WASHINGTON - Direktur Pelaksana Dana Moneter Internasional atau International Monetary Fund (IMF), Kristalina Georgieva mengatakan, perekonomian global telah terbukti sangat tangguh dalam menghadapi perang yang terus berlanjut di Gaza dan Ukraina, serta gangguan terhadap jalur perdagangan.

Namun, Georgieva pada hari Minggu (11/2) memperingatkan, konflik di Gaza dan "tsunami" perubahan pasar tenaga kerja yang didorong oleh risiko dari kecerdasan buatan atau Artificial Intelligence (AI) merupakan ancaman terbesar terhadap pertumbuhan ekonomi global.

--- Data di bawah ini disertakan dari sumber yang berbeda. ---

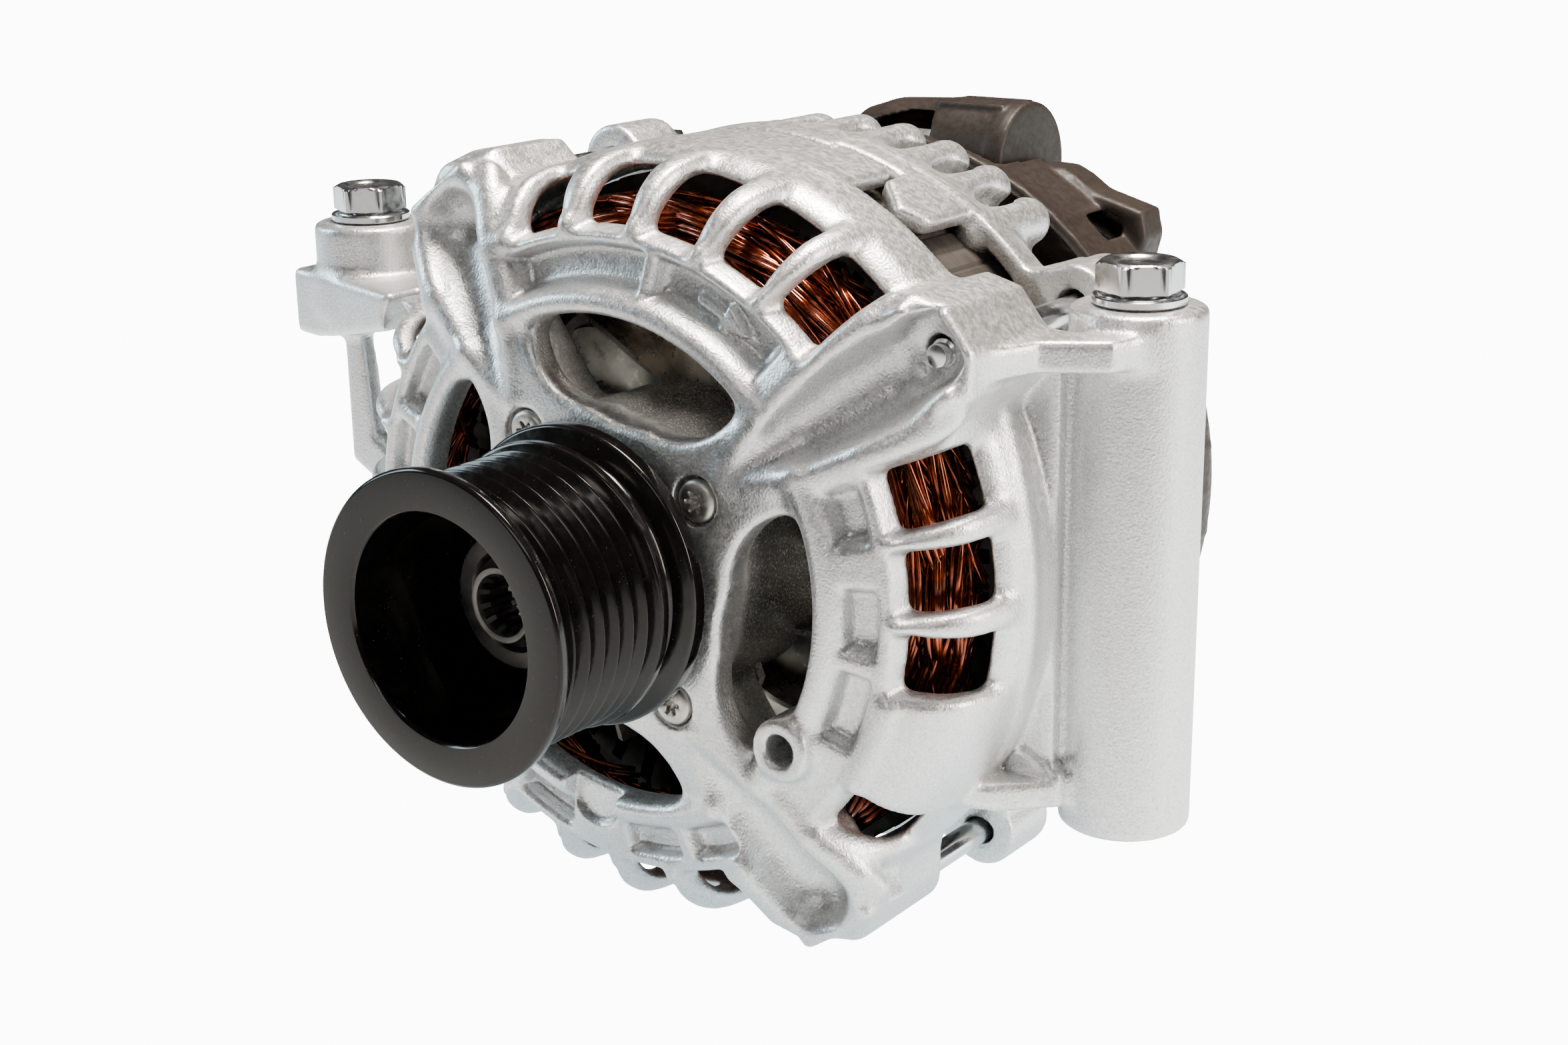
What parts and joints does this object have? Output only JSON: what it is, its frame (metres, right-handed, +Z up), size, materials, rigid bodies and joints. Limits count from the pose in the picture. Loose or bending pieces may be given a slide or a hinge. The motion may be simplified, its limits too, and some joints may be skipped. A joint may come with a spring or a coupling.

Saat berpidato di Forum Fiskal Arab di Dubai, Georgieva, menyarankan peta jalan keluar dari ketidakpastian ekonomi di wilayah tersebut.

Dikutip dari The National News, forum tersebut merupakan bagian dari sesi pra-KTT yang diadakan menjelang KTT Pemerintah Dunia selama tiga hari, yang secara resmi dimulai pada hari Senin di Madinat Jumeirah.

Meskipun demikian, satu dekade pertumbuhan yang lambat akan terjadi seiring dengan upaya negara-negara untuk melakukan diversifikasi ekonomi dan memanfaatkan tren teknologi baru.

"Meskipun ketidakpastian masih tinggi, yang dipicu oleh perkembangan tragis konflik Gaza-Israel, kami lebih yakin terhadap prospek ekonomi global. Perekonomian global secara mengejutkan sangat tangguh dan dengan inflasi yang terus menurun, kita sedang menuju soft landing pada tahun 2024," katanya.

Proyeksi Pertumbuhan

Menurutnya, IMF memproyeksikan pertumbuhan tahun ini sebesar 3,1 persen, namun belum bisa mengumumkan sebelum waktunya.

"Prospek pertumbuhan menengah masih lemah, yaitu sekitar 3 persen dari tahun ke tahun dibandingkan dengan rata-rata historis sebesar 3,8 persen pada dekade sebelum pandemi," ujarnya.

"Prospek untuk meningkatkan pertumbuhan masih dibayangi oleh tingginya suku bunga dan, yang sangat penting, oleh kebutuhan untuk memulihkan keberlanjutan fiskal."

"Beralih ke prospek jangka pendek di Timur Tengah dan Afrika Utara, kami memperkirakan pertumbuhan PDB akan mencapai 2,9 persen tahun ini. Ini lebih tinggi dibandingkan tahun lalu, namun di bawah proyeksi bulan Oktober kami," tuturnya.

Secara ekonomi, dampak konflik ini sangat buruk di Gaza di mana aktivitasnya turun 80 persen dari bulan Oktober hingga Desember dibandingkan tahun sebelumnya. Sementara itu, di Tepi Barat yang diduduki, aktivitas turun sebesar 22 persen.

Prospek perekonomian Palestina yang buruk semakin menurun karena konflik terus berlanjut dan hanya perdamaian dan solusi politik yang bertahan lama yang mungkin akan mengubah prospek ekonomi.